Ankara'ya yürüyen Agrobay işçisi Çalışma Genel Müdürü'yle görüştü: ‘Cebimden mi vereyim?’ dedi

213 gündür direnen Agrobay işçileri Ankara'ya yürüdü. Bakanın randevu vermediği işçiler Çalışma Genel Müdürü Baş'la yaptıkları görüşmeyi anlattı: 2 dakika bizimle görüştü. ‘Toplantım var' deyip gitti.

Google Haberlere Abone ol

DUVAR - İzmir Bergama'da Bayburt Grup’a ait Agrobay Seracılık’ta Tarım-Sen'e üyesi oldukları gerekçesiyle işten atılan ve 213 gündür direnişlerine devam eden işçiler Ankara'ya yürüdü. 

Çalışma ve Sosyal Güvenlik Bakanı Vedat Işıkhan'ın görüşme talebini kabul etmediği direnişçi 39 işçiden Dudu Güven ve Şehriban Kapaklıkaya Çalışma Genel Müdürü Mehmet Baş ile görüştü.

'NEDEN SİGORTASIZ ÇALIŞTIĞINIZDA ŞİKAYET ETMEDİNİZ?' DEDİ

ANKA'nın haberine göre görüşmeyi anlatan Kapaklıkaya, “Biz binbir hayal ve ümitle gelmiştik. Bize ‘Neden sigortasız çalıştığınızda şikayet etmediniz?’ dedi. Biz suçlu durumda kaldık. İki dakika bizimle görüştü. ‘Toplantım var, gidiyorum’ dedi. Biz buraya derdimizi anlatmaya geldik. Para, sadaka istemeye gelmedik” diye konuştu.

İşçi Sağlığı ve İş Güvenliği Meclisi’nin Olgunlar Sokak’taki Madenciler Anıtı önünde yaptığı destek açıklamasına katılan Agrobay işçisi kadınlardan Kapaklıkaya, görüşmeye ilişkin şunlaerı söyledi: 

'İKİ DAKİKA GÖRÜŞTÜ, ‘TOPLANTIM VAR, GİDİYORUM’ DEDİ’

-İki dakika bizimle görüştü. ‘Toplantım var, gidiyorum’ dedi. Bizi sekreterine yönlendirdi. Tabii ki doluyuz, derdimizi anlatacağız... Biz buraya derdimizi anlatmaya geldik. Para, sadaka istemeye gelmedik. Emeğimizi almaya geldik.

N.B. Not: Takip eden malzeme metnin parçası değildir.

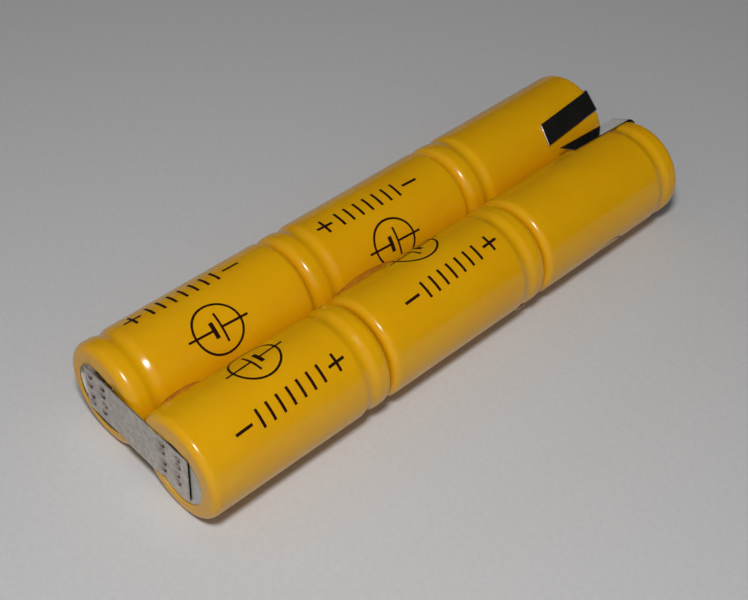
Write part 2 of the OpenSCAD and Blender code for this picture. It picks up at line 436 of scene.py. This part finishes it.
def skin_radius(cell, angle, z):
    return R - groove(z) - skin_dip(cell, angle, z)


def sleeve_profile():
    """Rows of the outer surface from the base opening to the positive opening, as (kind, value, z).
    A wall row's value is its radius. A base or top row's value is its share of the way from the
    opening to the round."""
    groove_from, groove_to = BEAD_Z - GROOVE_HALF, BEAD_Z + GROOVE_HALF
    rows = [("base", t, -SLEEVE_T) for t in np.linspace(0, 1, 7)]
    for a in np.radians(np.linspace(-90, 0, 11)[1:]):
        z = -SLEEVE_T + BASE_ROUND * (1 + math.sin(a))
        rows.append(("wall", R - BASE_ROUND * (1 - math.cos(a)), z))
    rows += [("wall", R, z) for z in np.linspace(-SLEEVE_T + BASE_ROUND, groove_from, 40)[1:]]
    rows += [("wall", R - groove(z), z) for z in np.linspace(groove_from, groove_to, 30)[1:]]
    rows += [("wall", R, z) for z in np.linspace(groove_to, TOP - CRIMP_ROUND, 4)[1:]]
    for a in np.radians(np.linspace(0, 90, 13)[1:]):
        z = TOP - CRIMP_ROUND * (1 - math.sin(a))
        rows.append(("wall", R - CRIMP_ROUND * (1 - math.cos(a)), z))
    rows += [("top", t, TOP) for t in np.linspace(1, 0, 7)[1:]]
    return rows


PROFILE = sleeve_profile()


def sleeve(cell):
    """A closed shell: the outer surface, the inner one and a rounded cut edge at each opening."""
    angles = [2 * math.pi * j / AROUND for j in range(AROUND)]
    outer = np.zeros((len(PROFILE), AROUND, 2))
    for i, (kind, value, z) in enumerate(PROFILE):
        for j, angle in enumerate(angles):
            dip = skin_dip(cell, angle, z)
            if kind == "wall":
                outer[i, j] = value - dip, z
                continue
            end = int(kind == "top")
            c, s = math.cos(angle), math.sin(angle)
            flat = R - (CRIMP_ROUND if end else BASE_ROUND)
            r = lip_radius(cell, end, angle) * (1 - value) + (flat - dip) * value
            sag = 0.03 * (1 - value) * (1 + wobble(c * 4, s * 4, 5, cell.index + 40))
            if (cell.name, end) in UNEVEN_OPENING:
                sag -= PROUD * (1 - value) * smoothstep(PROUD_FROM, PROUD_TO, s)
            outer[i, j] = r, z - sag if end else z + sag
    # the inner surface is the outer one moved along its normal
    step = np.zeros_like(outer)
    step[1:-1] = outer[2:] - outer[:-2]
    step[0], step[-1] = outer[1] - outer[0], outer[-1] - outer[-2]
    step /= np.linalg.norm(step, axis=2, keepdims=True)
    inward = np.stack([-step[..., 1], step[..., 0]], axis=2)
    inner = outer + inward * (SLEEVE_T - SKIN_GAP)
    # a row between the two at each opening rounds the cut edge
    first = (outer[0] + inner[0]) / 2 - step[0] * CUT_ROUND
    last = (outer[-1] + inner[-1]) / 2 + step[-1] * CUT_ROUND
    rows = np.concatenate([first[None], outer, last[None], inner[::-1]])
    verts = [cell.point(r, angles[j], z) for row in rows for j, (r, z) in enumerate(row)]
    faces = ring_faces(len(rows), AROUND, close_rows=True)
    if cell.way > 0:
        faces = flipped(faces)
    name = "sleeve_skin_" + cell.name
    piece(name, verts, faces, MATERIAL["sleeve"], ["sleeve_" + cell.name])


for cell in CELL.values():
    sleeve(cell)


# --- generic printed marks: polarity signs with a bar gauge between them, and a cell symbol ---

# Angle of the middle of each cell's line of marks, and of its symbol, up from +X
PRINT = {
    "a1": (110, 52), "a2": (85, 33), "a3": (230, 175),
    "b1": (54.5, 109), "b2": (71, 127), "b3": (-96, -41),
}
# Where the line of marks starts and ends along the cell, and how tall its marks are
LINE_FROM, LINE_TO = 5.3, 22.4
MARK_H = 3.1
# Width of a stroke, and height of the symbol's middle
STROKE = 0.40
SYMBOL_Z = 13.7
# How far the print climbs around the cell per millimetre along it
SKEW = 0.05
# How far the ink stands over the film, and how deep its underside lies inside it
INK_RISE, INK_SINK = 0.003, 0.04


def circle(r, steps=40):
    """Points of a circle about the origin; the last is the first again."""
    turns = [math.radians(360 * k / steps) for k in range(steps + 1)]
    return [(r * math.cos(turn), r * math.sin(turn)) for turn in turns]


def line_marks():
    """Strokes of the line as point lists, u along the cell from base to positive end, v around it."""
    h = MARK_H / 2
    strokes = [
        ([(LINE_FROM, 0), (LINE_FROM + 1.6 * h, 0)], STROKE),
        ([(LINE_TO - 1.6 * h, 0), (LINE_TO, 0)], STROKE),
        ([(LINE_TO - 0.8 * h, -0.8 * h), (LINE_TO - 0.8 * h, 0.8 * h)], STROKE),
    ]
    bars = np.linspace(LINE_FROM + 2.4 * h, LINE_TO - 2.4 * h, 7)
    strokes += [([(u, -h * 0.8), (u, h * 0.8)], STROKE) for u in bars]
    return strokes


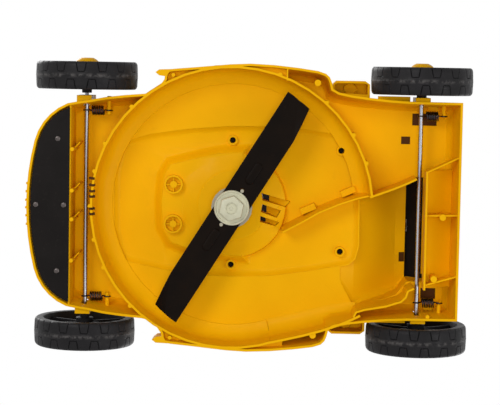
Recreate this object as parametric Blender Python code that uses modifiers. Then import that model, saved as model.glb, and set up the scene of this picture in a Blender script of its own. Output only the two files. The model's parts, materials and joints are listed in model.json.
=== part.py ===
"""Electric rotary lawn mower with a moulded deck, sprung axles, a bar blade and a direct-drive motor.

The mower stands on its wheels. +Z is up, the nose points to -Y and the mower's left side is +X.
Plan coordinates (x, u) are measured from the blade's axis, u towards the rear.
"""

import math

import bmesh
import bpy
import numpy as np
from mathutils import Matrix, Vector

# Overall sizes, in metres
RIM_Z = 0.035
WALL = 0.0035
GAP = 0.0003
NOSE_U = -0.305
REAR_U = 0.338
FRONT_AXLE_U = -0.221
REAR_AXLE_U = 0.280
NOSE_RIDGE_DEPTH = 0.002

# Wheels and axles
WHEEL_RADIUS = 0.076
BLADE_AXIS_Y = -(NOSE_U - NOSE_RIDGE_DEPTH + REAR_AXLE_U + WHEEL_RADIUS) / 2
WHEEL_WIDTH = 0.041
WHEEL_TRACK = 0.385
WHEEL_STEPS = 28
SPOKES = 6
AXLE_RADIUS = 0.00325
AXLE_FIT = 0.0003
AXLE_TRAVEL = 0.015
AXLE_SLOT_CLEARANCE = 0.0008
AXLE_Z = 0.076
DECK_LIFT = WHEEL_RADIUS - AXLE_Z
HUB_RADIUS = 0.0128
HUBCAP_RADIUS = 0.0195

# Blade chamber and deck. Heights are the deck's own; DECK_LIFT puts them over the wheels
CHAMBER_RADIUS = 0.207
CHAMBER_WALL = 0.0035
ROUND_STEPS = 48
CEILING_Z = 0.104
PANEL_Z = 0.112
PLATEAU_Z = 0.098
DECK_TOP_Z = 0.1085
UNDERSIDE_TOP_Z = DECK_TOP_Z - 0.004
MOTOR_SEAT_Z = 0.1165
NOSE_DROP = 0.012
POD_WHEEL_ROOM = 0.001
POD_REAR_U = REAR_AXLE_U - WHEEL_RADIUS - POD_WHEEL_ROOM
CORNER_RADIUS = 0.082
NOSE_RADIUS = 0.392

# Blade and its drive
BLADE_LENGTH = 0.380
BLADE_WIDTH = 0.047
BLADE_THICKNESS = 0.003
BLADE_Z = 0.045
BLADE_ANGLE = math.radians(31.0)
WING_START = 0.136
WING_LIFT = 0.011
BLADE_RIBS = ((0.046, 0.073, -0.0050), (-0.071, -0.043, -0.0075))
BLADE_RIB_RADIUS = 0.0022
BOLT_FLANGE_RADIUS = 0.0263
BOLT_HEX_FLATS = 0.033
BOLT_SHANK_RADIUS = 0.005
CARRIER_RADIUS = 0.0305
DRIVE_PIN_RADIUS = 0.0026
DRIVE_PIN_OFFSET = 0.0295
SHAFT_RADIUS = 0.0085
BEARING_RADIUS = 0.0175
BEARING_HEIGHT = 0.012
MOTOR_RADIUS = 0.052
MOTOR_HEIGHT = 0.078

# Motor cover
PLATFORM_X = 0.004
COVER_U = 0.034
COVER_HALF_X = 0.108
COVER_HALF_U = 0.151
COVER_WALL = 0.0028

# Springs
SPRING_WIRE = 0.0020
SPRING_COIL_RADIUS = 0.0065
SPRING_TURNS = 7
SPRING_PITCH = 0.0026
SPRING_LOOP_ROOM = 0.00055
SPRING_LOOP_RADIUS = AXLE_RADIUS + SPRING_WIRE / 2 + SPRING_LOOP_ROOM
SPRING_X = 0.1405
SPRING_LEAD = 0.0078
PEG_RADIUS = 0.0032

FLAP_SPRING_WIRE = 0.0012
FLAP_SPRING_RADIUS = 0.0046
FLAP_SPRING_TURNS = 6
FLAP_SPRING_PITCH = 0.0022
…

- 'Bize kim sahip çıkacak?' dedim. Biz buradan hakkımızı almadan gitmek istemiyoruz. Bizden taraf olmadığını anlayınca 'Bize kim destek çıkacak?' dedim. Kim bize yardım edecek? ‘Cebimden mi vereyim?’ dedi. 'Ben buraya senin cebinden para istemeye mi geldim' dedim. 'Ne demek istiyorsun?' dediğimde ‘demedim’ dedi. Ben sinirlendim.

- Sinir krizi geçireceğim. Arkadaşımla konuşmaya başladı. ’Ben ne yaptığımı biliyor muyum?’ dedi. Nasıl ne yaptığını bilmiyorsun, rahat yerde, sıcak yerde oturuyorsun. Asıl ben bilmiyorum ne yaptığımı. Barakalarda yaşıyorum. Sokaklarda sürünüyorum. Beyefendi ne yaptığını bilmiyormuş. Biz buraya hakkımızı alalım diye geldik.

'EVE GİTTİĞİMDE BAK YÜRÜDÜM, KAZANDIM DİYECEKTİM'

Ben işten çıktığımdan beri ayağıma çorap alamadım. Benim hasta, entübe torunum var. Torunuma bakmak zorundayım. İletişimimi dört gündür kestim. Evdekiler de karşı. ‘Sen sokakta çığlık atmakla ne kazanacaksın?’ diyorlar. Komşularım da bunu söylüyor. Ben evden hastaneye randevu aldım, hastaneye gidiyorum diye çıktım. Buraya ümitle gelmiştim. Kazanacağım diye gelmiştim. Eve gittiğimde, bak yürüdüm, kazandım diyecektim. Şimdi ben bu cevabı evdeki aileme nasıl vereyim? Ben şov yapmadım. Kazandığım emeğimi çoluğum çocuğum yesin diye... Torunuma tıbbi malzemeler alınıyor. Dünyanın masrafı. Ben zor yetişiyorum. Ben entübe hastası torunumun babasına nasıl şunu alacağım, bana para ver diyeyim."